YOUR INSTRUCTIONS:
Give every line below again, exactly.

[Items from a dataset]

....

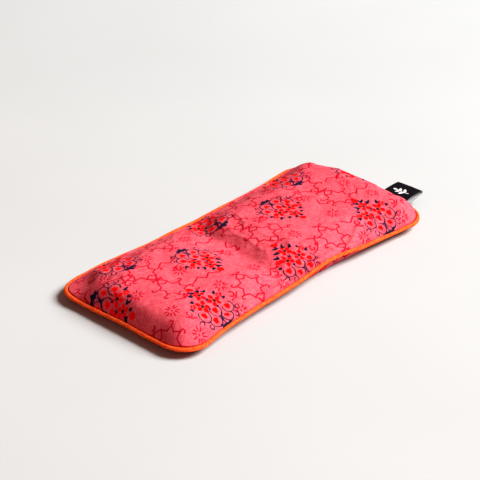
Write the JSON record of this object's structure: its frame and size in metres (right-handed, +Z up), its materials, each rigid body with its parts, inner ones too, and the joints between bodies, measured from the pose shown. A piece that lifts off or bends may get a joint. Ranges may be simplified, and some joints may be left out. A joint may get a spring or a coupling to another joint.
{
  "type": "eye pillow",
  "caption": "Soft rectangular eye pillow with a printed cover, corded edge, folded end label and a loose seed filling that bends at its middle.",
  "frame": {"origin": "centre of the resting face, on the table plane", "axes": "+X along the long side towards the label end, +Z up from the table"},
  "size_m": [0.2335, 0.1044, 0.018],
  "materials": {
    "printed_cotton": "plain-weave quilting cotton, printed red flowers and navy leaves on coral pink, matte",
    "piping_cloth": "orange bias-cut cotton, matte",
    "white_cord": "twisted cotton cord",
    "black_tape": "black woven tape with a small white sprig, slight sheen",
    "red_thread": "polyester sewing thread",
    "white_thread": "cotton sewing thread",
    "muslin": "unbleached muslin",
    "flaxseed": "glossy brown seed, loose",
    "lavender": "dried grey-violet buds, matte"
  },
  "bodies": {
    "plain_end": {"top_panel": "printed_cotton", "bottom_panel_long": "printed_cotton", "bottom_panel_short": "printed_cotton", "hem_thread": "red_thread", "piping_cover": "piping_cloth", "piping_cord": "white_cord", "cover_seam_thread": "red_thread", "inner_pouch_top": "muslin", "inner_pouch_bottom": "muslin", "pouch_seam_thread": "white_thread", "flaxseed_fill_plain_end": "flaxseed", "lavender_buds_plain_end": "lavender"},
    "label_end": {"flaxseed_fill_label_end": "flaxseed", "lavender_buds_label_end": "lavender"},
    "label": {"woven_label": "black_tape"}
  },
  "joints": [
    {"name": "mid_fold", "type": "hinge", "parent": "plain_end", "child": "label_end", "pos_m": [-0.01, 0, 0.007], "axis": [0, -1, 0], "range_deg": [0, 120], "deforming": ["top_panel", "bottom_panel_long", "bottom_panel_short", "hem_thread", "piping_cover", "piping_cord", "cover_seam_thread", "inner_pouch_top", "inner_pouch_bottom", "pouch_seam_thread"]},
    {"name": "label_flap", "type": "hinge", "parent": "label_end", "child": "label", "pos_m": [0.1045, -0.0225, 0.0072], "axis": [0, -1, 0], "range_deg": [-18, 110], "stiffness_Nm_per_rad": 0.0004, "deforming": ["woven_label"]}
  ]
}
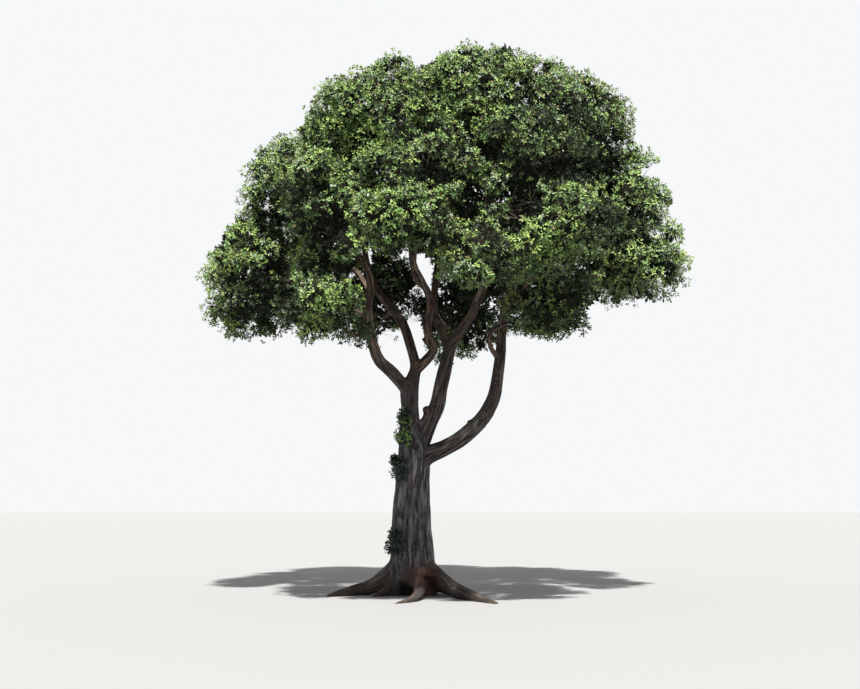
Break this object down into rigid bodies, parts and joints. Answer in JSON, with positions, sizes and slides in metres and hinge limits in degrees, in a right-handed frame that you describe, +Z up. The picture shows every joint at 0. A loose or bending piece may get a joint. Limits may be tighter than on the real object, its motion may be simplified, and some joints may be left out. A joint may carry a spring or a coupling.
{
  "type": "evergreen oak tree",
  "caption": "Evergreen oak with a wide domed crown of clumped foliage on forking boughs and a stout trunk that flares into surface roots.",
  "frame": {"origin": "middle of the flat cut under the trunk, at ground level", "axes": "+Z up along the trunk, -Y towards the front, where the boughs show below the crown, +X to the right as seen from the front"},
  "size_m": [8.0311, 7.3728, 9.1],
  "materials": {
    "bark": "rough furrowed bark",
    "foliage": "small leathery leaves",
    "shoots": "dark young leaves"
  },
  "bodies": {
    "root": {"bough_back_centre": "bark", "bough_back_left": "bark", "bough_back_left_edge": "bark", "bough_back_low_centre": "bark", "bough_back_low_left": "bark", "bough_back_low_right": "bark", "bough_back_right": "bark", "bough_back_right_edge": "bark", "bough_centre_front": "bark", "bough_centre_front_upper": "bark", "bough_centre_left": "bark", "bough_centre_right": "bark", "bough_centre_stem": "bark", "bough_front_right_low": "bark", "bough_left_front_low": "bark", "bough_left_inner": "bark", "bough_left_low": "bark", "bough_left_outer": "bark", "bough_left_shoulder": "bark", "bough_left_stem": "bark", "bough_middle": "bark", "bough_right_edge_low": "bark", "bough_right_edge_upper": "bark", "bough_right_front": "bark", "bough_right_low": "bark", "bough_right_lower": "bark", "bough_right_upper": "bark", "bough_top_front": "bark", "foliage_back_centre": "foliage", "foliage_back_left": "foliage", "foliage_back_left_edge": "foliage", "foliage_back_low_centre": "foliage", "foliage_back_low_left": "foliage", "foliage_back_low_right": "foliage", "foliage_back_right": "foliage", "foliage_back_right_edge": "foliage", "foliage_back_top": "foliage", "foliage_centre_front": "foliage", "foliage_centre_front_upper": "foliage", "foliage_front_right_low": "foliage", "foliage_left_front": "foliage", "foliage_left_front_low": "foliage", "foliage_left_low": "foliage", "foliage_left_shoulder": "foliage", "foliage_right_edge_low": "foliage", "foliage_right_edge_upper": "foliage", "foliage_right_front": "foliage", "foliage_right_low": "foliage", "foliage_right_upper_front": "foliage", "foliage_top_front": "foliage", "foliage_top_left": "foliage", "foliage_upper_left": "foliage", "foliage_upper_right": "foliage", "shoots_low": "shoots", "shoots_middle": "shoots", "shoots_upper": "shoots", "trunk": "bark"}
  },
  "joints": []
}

....

TASK RESULT:
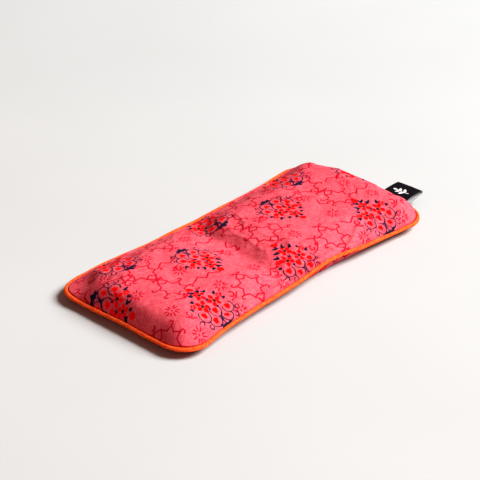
Write the JSON record of this object's structure: its frame and size in metres (right-handed, +Z up), its materials, each rigid body with its parts, inner ones too, and the joints between bodies, measured from the pose shown. A piece that lifts off or bends may get a joint. Ranges may be simplified, and some joints may be left out. A joint may get a spring or a coupling to another joint.
{
  "type": "eye pillow",
  "caption": "Soft rectangular eye pillow with a printed cover, corded edge, folded end label and a loose seed filling that bends at its middle.",
  "frame": {"origin": "centre of the resting face, on the table plane", "axes": "+X along the long side towards the label end, +Z up from the table"},
  "size_m": [0.2335, 0.1044, 0.018],
  "materials": {
    "printed_cotton": "plain-weave quilting cotton, printed red flowers and navy leaves on coral pink, matte",
    "piping_cloth": "orange bias-cut cotton, matte",
    "white_cord": "twisted cotton cord",
    "black_tape": "black woven tape with a small white sprig, slight sheen",
    "red_thread": "polyester sewing thread",
    "white_thread": "cotton sewing thread",
    "muslin": "unbleached muslin",
    "flaxseed": "glossy brown seed, loose",
    "lavender": "dried grey-violet buds, matte"
  },
  "bodies": {
    "plain_end": {"top_panel": "printed_cotton", "bottom_panel_long": "printed_cotton", "bottom_panel_short": "printed_cotton", "hem_thread": "red_thread", "piping_cover": "piping_cloth", "piping_cord": "white_cord", "cover_seam_thread": "red_thread", "inner_pouch_top": "muslin", "inner_pouch_bottom": "muslin", "pouch_seam_thread": "white_thread", "flaxseed_fill_plain_end": "flaxseed", "lavender_buds_plain_end": "lavender"},
    "label_end": {"flaxseed_fill_label_end": "flaxseed", "lavender_buds_label_end": "lavender"},
    "label": {"woven_label": "black_tape"}
  },
  "joints": [
    {"name": "mid_fold", "type": "hinge", "parent": "plain_end", "child": "label_end", "pos_m": [-0.01, 0, 0.007], "axis": [0, -1, 0], "range_deg": [0, 120], "deforming": ["top_panel", "bottom_panel_long", "bottom_panel_short", "hem_thread", "piping_cover", "piping_cord", "cover_seam_thread", "inner_pouch_top", "inner_pouch_bottom", "pouch_seam_thread"]},
    {"name": "label_flap", "type": "hinge", "parent": "label_end", "child": "label", "pos_m": [0.1045, -0.0225, 0.0072], "axis": [0, -1, 0], "range_deg": [-18, 110], "stiffness_Nm_per_rad": 0.0004, "deforming": ["woven_label"]}
  ]
}
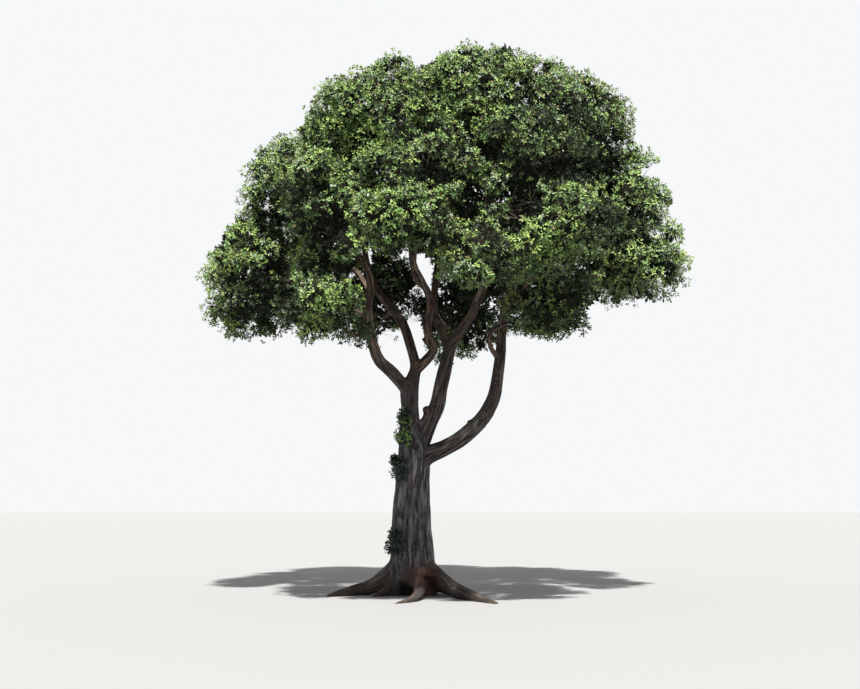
Break this object down into rigid bodies, parts and joints. Answer in JSON, with positions, sizes and slides in metres and hinge limits in degrees, in a right-handed frame that you describe, +Z up. The picture shows every joint at 0. A loose or bending piece may get a joint. Limits may be tighter than on the real object, its motion may be simplified, and some joints may be left out. A joint may carry a spring or a coupling.
{
  "type": "evergreen oak tree",
  "caption": "Evergreen oak with a wide domed crown of clumped foliage on forking boughs and a stout trunk that flares into surface roots.",
  "frame": {"origin": "middle of the flat cut under the trunk, at ground level", "axes": "+Z up along the trunk, -Y towards the front, where the boughs show below the crown, +X to the right as seen from the front"},
  "size_m": [8.0311, 7.3728, 9.1],
  "materials": {
    "bark": "rough furrowed bark",
    "foliage": "small leathery leaves",
    "shoots": "dark young leaves"
  },
  "bodies": {
    "root": {"bough_back_centre": "bark", "bough_back_left": "bark", "bough_back_left_edge": "bark", "bough_back_low_centre": "bark", "bough_back_low_left": "bark", "bough_back_low_right": "bark", "bough_back_right": "bark", "bough_back_right_edge": "bark", "bough_centre_front": "bark", "bough_centre_front_upper": "bark", "bough_centre_left": "bark", "bough_centre_right": "bark", "bough_centre_stem": "bark", "bough_front_right_low": "bark", "bough_left_front_low": "bark", "bough_left_inner": "bark", "bough_left_low": "bark", "bough_left_outer": "bark", "bough_left_shoulder": "bark", "bough_left_stem": "bark", "bough_middle": "bark", "bough_right_edge_low": "bark", "bough_right_edge_upper": "bark", "bough_right_front": "bark", "bough_right_low": "bark", "bough_right_lower": "bark", "bough_right_upper": "bark", "bough_top_front": "bark", "foliage_back_centre": "foliage", "foliage_back_left": "foliage", "foliage_back_left_edge": "foliage", "foliage_back_low_centre": "foliage", "foliage_back_low_left": "foliage", "foliage_back_low_right": "foliage", "foliage_back_right": "foliage", "foliage_back_right_edge": "foliage", "foliage_back_top": "foliage", "foliage_centre_front": "foliage", "foliage_centre_front_upper": "foliage", "foliage_front_right_low": "foliage", "foliage_left_front": "foliage", "foliage_left_front_low": "foliage", "foliage_left_low": "foliage", "foliage_left_shoulder": "foliage", "foliage_right_edge_low": "foliage", "foliage_right_edge_upper": "foliage", "foliage_right_front": "foliage", "foliage_right_low": "foliage", "foliage_right_upper_front": "foliage", "foliage_top_front": "foliage", "foliage_top_left": "foliage", "foliage_upper_left": "foliage", "foliage_upper_right": "foliage", "shoots_low": "shoots", "shoots_middle": "shoots", "shoots_upper": "shoots", "trunk": "bark"}
  },
  "joints": []
}